Might be a problem. Maybe not turning over fast enough? Vapors condensing on the way up and the gas running back down flooding out the carb? I'm only an average mechanic but can tell you that starting these old updrafts in cold weather requires everything to be working up to spec. If you can get a heater in there and warm things up, try it again and see if it works better. Just a thought.
 
Well both of my farmall being an h and
cub, leak when shut down. When the engine
fires the leak immediately stops. Even
rebuilt carb on the cub because it leaked.
No change at all. Any farmall I seen
changed to 12v will sure spin the engine
if everything is right. Gotta be careful
sometimes though so not to burn up that 6v
starter.
 

Some of the overhaul kits that I have used, especially NAPA, do not have the bowl vent hole punched in the gaskets, which will cause the bowl to overflow when the engine is not running.
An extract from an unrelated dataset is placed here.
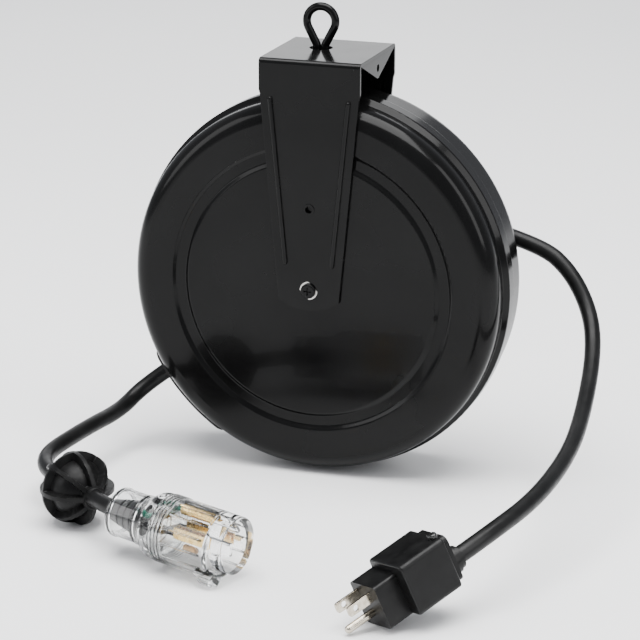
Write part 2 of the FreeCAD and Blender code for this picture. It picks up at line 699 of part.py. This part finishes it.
def build_supply_wires():
    """Three insulated cores run from the gland to the brush holder."""
    turn_r = 2.9
    far = math.hypot(GLAND_FOOT.x, GLAND_FOOT.z)
    level = 29.6
    for name, offset in (("live_core", -3.0), ("earth_core", 0.0), ("neutral_core", 3.0)):
        points = [V(29.5, level, offset), V(far, level, offset), V(far, INNER_Y - 1.6, offset)]
        wire = pipe(points, [0, turn_r - 0.1, 0], WIRE_R)
        wire.rotate(CENTRE, AXLE_LINE, -HOLDER_ANGLE)
        save(name, wire)


def cord_radii(route):
    """Each bend is as large as its two runs allow."""
    radii = [0.0]
    for index in range(1, len(route) - 1):
        back = route[index] - route[index - 1]
        ahead = route[index + 1] - route[index]
        half_turn = 0.5 * back.getAngle(ahead)
        radii.append(0.45 * min(back.Length, ahead.Length) / math.tan(half_turn))
    return radii + [0.0]


def build_cord(name, route):
    radii = cord_radii(route)
    cord = pipe(route, radii, CORD_R)
    length = sum(edge.Length for edge in path_edges(route, radii))
    print(name, "length", round(length, 1), "radii", [round(r) for r in radii[1:-1]])
    print("  volume / (section x length)", round(cord.Volume / (math.pi * CORD_R ** 2 * length), 4),
          "lowest", round(cord.BoundBox.ZMin, 1))
    save(name, cord, lift=False)
    return cord


# ---------------------------------------------------------------- plug
def place_plug(shape):
    return placed(shape, PLUG_FACE, PLUG_AXIS, PLUG_UP)


def long_block(x0, x1, y0, y1, z0, z1, radius):
    """A block whose edges along the local X axis are rounded."""
    body = block(x0, x1, y0, y1, z0, z1)
    edges = [edge for edge in body.Edges if abs(edge.tangentAt(edge.FirstParameter).x) > 0.9]
    return body.makeFillet(radius, edges)


def build_plug():
    """A grounded plug that leans on its pins; local +X is the way the blades point."""
    front = long_block(-18, 0, -12.3, 13.6, -21.2, 6.8, 2.2)
    rear = long_block(-48.7, -16.1, -11.7, 23.0, -20.6, 12.4, 3.0)
    ends = [edge for edge in rear.Edges if edge.BoundBox.XLength < 0.01]
    back = long_block(-52.5, -48, -7.5, 20.0, -19.0, 11.0, 4.0)
    body = join([front, rear.makeFillet(1.4, ends), back])
    lamp_at = V(-46.5, 15.5, 10.0)
    body = body.cut(Part.makeCylinder(3.0, 6.0, lamp_at, V(0, 0, 1)))
    save("plug_body", place_plug(body), lift=False)
    lens = Part.makeCylinder(3.0, 5.4, lamp_at, V(0, 0, 1))
    top = [edge for edge in lens.Edges if edge.BoundBox.ZMin > lamp_at.z + 5.3]
    save("plug_lamp", place_plug(lens.makeFillet(1.2, top)), lift=False)
    y, z = PLUG_EXIT.y, PLUG_EXIT.z
    sleeve = join([bar(8.6, -56.5, -52.5, y, z), bar(7.4, PLUG_EXIT.x, -56.5, y, z)])
    save("plug_sleeve", place_plug(sleeve), lift=False)
    blades = []
    for side in (-BLADE_OFFSET, BLADE_OFFSET):
        blade = upright(closed_face([
            (0, -3.17, 0), (17.5, -3.17, 1.6), (17.5, 3.17, 1.6), (0, 3.17, 0),
        ]), 1.5, side - 0.75)
        blades.append(blade.cut(Part.makeCylinder(1.9, 4, V(11.9, side - 2, 0), V(0, 1, 0))))
    save("plug_blades", place_plug(group(blades)), lift=False)
    pin = bar(2.4, 0, 20.6, 0, -GROUND_DROP)
    pin = pin.makeFillet(2.0, [edge for edge in pin.Edges if edge.BoundBox.XMin > 20.5])
    save("plug_ground_pin", place_plug(pin), lift=False)
    return place_plug(Part.Vertex(PLUG_EXIT)).Point


# ---------------------------------------------------------------- ball stop
def build_ball_stop(cord):
    """A ribbed ball in two halves, screwed together over the cord."""
    ball = join([Part.makeSphere(19.0), bar(8.0, -23, 23), bar(21.5, -4.5, -2)])
    for index in range(4):
        angle = math.radians(22.5 + 45 * index)
        normal = V(0, math.cos(angle), math.sin(angle))
        ball = ball.fuse(Part.makeCylinder(BALL_R, 2.4, normal * -1.2, normal))
    screws = []
    for x in (-10, 10):
        ball = ball.cut(Part.makeCylinder(1.6, 40, V(x, 9, -20), V(0, 0, 1)))
        ball = ball.cut(Part.makeCylinder(3.0, 20, V(x, 9, 8), V(0, 0, 1)))
        screws.append(join([
            Part.makeCylinder(1.5, 17, V(x, 9, -9), V(0, 0, 1)),
            Part.makeCylinder(2.8, 2.2, V(x, 9, 8), V(0, 0, 1)),
        ]))
    for name, low in (("ball_stop_upper", 0), ("ball_stop_lower", -30)):
        half = ball.common(block(-40, 40, -40, 40, low, low + 30))
        save(name, placed(half, BALL_CENTRE, BALL_AXIS).cut(cord), lift=False)
    save("ball_stop_screws", placed(group(screws), BALL_CENTRE, BALL_AXIS), lift=False)


# ---------------------------------------------------------------- lighted connector
def place_connector(shape):
    return placed(shape, CONNECTOR_START, CONNECTOR_AXIS)


def build_connector(cord):
    """A clear moulded socket with the cord's strain relief, cores and contacts inside it."""
    shell = lathe([
        (0, 13.0, 0), (0, 15.2, 1.5), (24, 15.2, 2.0), (28, 17.0, 0.5), (29, CONNECTOR_R, 7.0),
        (82, CONNECTOR_R - 0.8, 2.5), (82, 14.0, 0),
    ])
    nose = bar(17.0, 78, CONNECTOR_LENGTH, 0, 4.5)
    rim = [edge for edge in nose.Edges if edge.BoundBox.XMin > CONNECTOR_LENGTH - 0.1]
    shell = join([shell, bar(14.5, 20, CONNECTOR_LENGTH), nose.makeFillet(1.5, rim)])
    shell = shell.cut(bar(13.0, -1, 27)).cut(bar(11.5, 26, 42))
    shell = shell.cut(bar(17.6, 38, 78))
    tab = join([block(74, 87, -5, 5, 17, 23.5), block(77, 85, -3, 3, 17, 25.6)])
    tab = placed(tab, CENTRE, V(1, 0, 0), V(0, -0.72, -0.69))
    shell = join([shell, tab.cut(bar(18, 60, 90))])
    for side in (-BLADE_OFFSET, BLADE_OFFSET):
        shell = shell.cut(block(70, 94, side - 1.2, side + 1.2, -1.0, 7.0))
    height = 3.0 + GROUND_DROP
    shell = shell.cut(bar(2.9, 70, 94, 0, height)).cut(bar(3.2, 49, 77, 0, height))
    save("connector_body", place_connector(shell), lift=False)

    relief = lathe([
        (-4, 0, 0), (-4, CORD_R + 1.4, 0.4), (5, 8.6, 0.5), (22, 12.0, 1.0), (22, 0, 0),
    ])
    for index in range(3):
        start = 5 + 5.5 * index
        relief = relief.cut(bar(15, start, start + 1.4, inner=7.4))
    save("connector_strain_relief", place_connector(relief).cut(cord), lift=False)

    cores = {
        "connector_live_core": ([V(23, 3, -2), V(33, 4, -3), V(42, 6.35, 1), V(49.8, 6.35, 1)]),
        "connector_neutral_core": ([V(23, -3, -2), V(33, -4, -3), V(42, -6.35, 1), V(49.8, -6.35, 1)]),
        "connector_earth_core": ([V(23.4, 0, 3), V(33, 0, 6), V(41, 0, 11), V(46, 0, 14.9), V(49.8, 0, 14.9)]),
    }
    for name, points in cores.items():
        bends = [0] + [4] * (len(points) - 2) + [0]
        save(name, place_connector(pipe(points, bends, 1.5)), lift=False)

    contacts = []
    for side in (-BLADE_OFFSET, BLADE_OFFSET):
        clip = block(50, 76, side - 2.6, side + 2.6, -0.5, 6.5)
        contacts.append(clip.cut(block(54, 80, side - 1.4, side + 1.4, -1, 7)))
    save("connector_contacts", place_connector(group(contacts)), lift=False)
    earth = bar(2.9, 50, 76, 0, height).cut(bar(2.5, 54, 80, 0, height))
    save("connector_earth_contact", place_connector(earth), lift=False)
    lamp = join([bar(2.2, 52, 60, 0, -9), Part.makeSphere(2.2, V(60, 0, -9))])
    save("connector_lamp", place_connector(lamp), lift=False)


# ---------------------------------------------------------------- cords
def build_lead():
    """The cord's last half turn inside the drum, from the winding out through the guide."""
    mouth = OUTLET_ROUTE[0] - V(0, 0, AXLE_Z)
    outward = (OUTLET_ROUTE[1] - OUTLET_ROUTE[0]).normalize()
    bend = mouth - outward * LEAD_REACH
    leave = math.degrees(math.atan2(bend.z, bend.x)) % 360
    leave -= math.degrees(math.acos(LEAD_R / math.hypot(bend.x, bend.z)))
    points = []
    for angle in (leave - 60, leave - 30, leave):
        x, z = polar(LEAD_R, angle)
        points.append(V(x, bend.y, z))
    wrap = Part.Arc(*points).toShape()
    route = [points[2], bend, mouth]
    radii = cord_radii(route)
    edges = [wrap] + path_edges(route, radii)
    wire = Part.Wire(edges)
    ring = Part.Wire(Part.Circle(points[0], wrap.tangentAt(wrap.FirstParameter), CORD_R).toShape())
    lead = wire.makePipeShell([ring], True, True)
    print("inner lead length", round(wire.Length, 1), "bend radius", round(radii[1], 1))
    print("  volume / (section x length)", round(lead.Volume / (math.pi * CORD_R ** 2 * wire.Length), 4))
    save("inner_lead", lead)


def build_cords(gland_centre, plug_end):
    gland_end = gland_centre + V(GLAND_AXIS) * GLAND_LENGTH
    route = [gland_end] + SUPPLY_ROUTE + [plug_end]
    print("gland end", gland_end, "plug end", plug_end)
    build_cord("supply_cord", route)
    end = CONNECTOR_START + V(CONNECTOR_AXIS).normalize() * CORD_IN_CONNECTOR
    print("outlet cord ends", end)
    return build_cord("outlet_cord", OUTLET_ROUTE + [end])


def main():
    os.makedirs("parts", exist_ok=True)
    build_covers()
    build_cover_fasteners()
    build_cord_guide()
    build_bracket()
    build_eyelets()
    build_hook()
    build_axle()
    build_bushings()
    build_spool()
    build_wound_cord()
    build_spring_can()
    build_mainspring()
    build_ratchet()
    build_slip_rings()
    gland_centre = build_gland()
    build_supply_wires()
    plug_end = build_plug()
    build_lead()
    outlet_cord = build_cords(gland_centre, plug_end)
    build_ball_stop(outlet_cord)
    build_connector(outlet_cord)


main()
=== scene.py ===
import json
import math

import bmesh
import bpy
from mathutils import Matrix, Vector


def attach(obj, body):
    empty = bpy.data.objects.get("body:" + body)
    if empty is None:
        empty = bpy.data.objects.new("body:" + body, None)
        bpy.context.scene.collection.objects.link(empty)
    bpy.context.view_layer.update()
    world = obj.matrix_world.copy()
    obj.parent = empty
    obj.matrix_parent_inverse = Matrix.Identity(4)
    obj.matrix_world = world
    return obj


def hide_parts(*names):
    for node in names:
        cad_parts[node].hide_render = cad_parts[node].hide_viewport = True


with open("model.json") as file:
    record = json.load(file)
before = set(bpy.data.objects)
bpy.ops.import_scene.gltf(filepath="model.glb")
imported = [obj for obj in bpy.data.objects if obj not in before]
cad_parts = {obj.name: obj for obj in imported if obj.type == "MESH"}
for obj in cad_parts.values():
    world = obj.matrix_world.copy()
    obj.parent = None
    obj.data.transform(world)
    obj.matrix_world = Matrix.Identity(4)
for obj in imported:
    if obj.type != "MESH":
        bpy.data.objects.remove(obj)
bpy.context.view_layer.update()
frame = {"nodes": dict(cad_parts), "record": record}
nodes = frame["nodes"]

AXLE_Z = 0.128          # height of the drum's axle over the floor
CORD_R = 0.0053         # of both cords


# ---------------------------------------------------------------- camera
AZIMUTH = math.radians(18.49)
ELEVATION = math.radians(16.95)
ROLL = math.radians(0.21)
LENS_MM = 157.75
SENSOR_MM = 36
DISTANCE = 1.8535       # from the aim
SHIFT_LEFT = 0.00454    # the aim lies this far left of the axle and below it
SHIFT_DOWN = 0.02935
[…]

I've found this same problem several times. Carefully check your gasket against the carb body to be sure the vent isn't plugged.
 
Hook up that air cleaner hose so you don't lose all those vapors & when it fires, it may take off. Don't use the choke for more than 1 or 2 compressions.
 
I have started my Super C in extreme cold with the hand crank. Could barely turn it over. Full battery voltage to the coil fired it up. These engines don't need to spin like a diesel to start.
 
I think you are missing my point. We don't know what kind of compression he has and it is turning over slow. I have had some with that were on the low end of compression that would never start in the winter. I don't want to argue the point, just an idea to put out there. Not like it doesn't happen.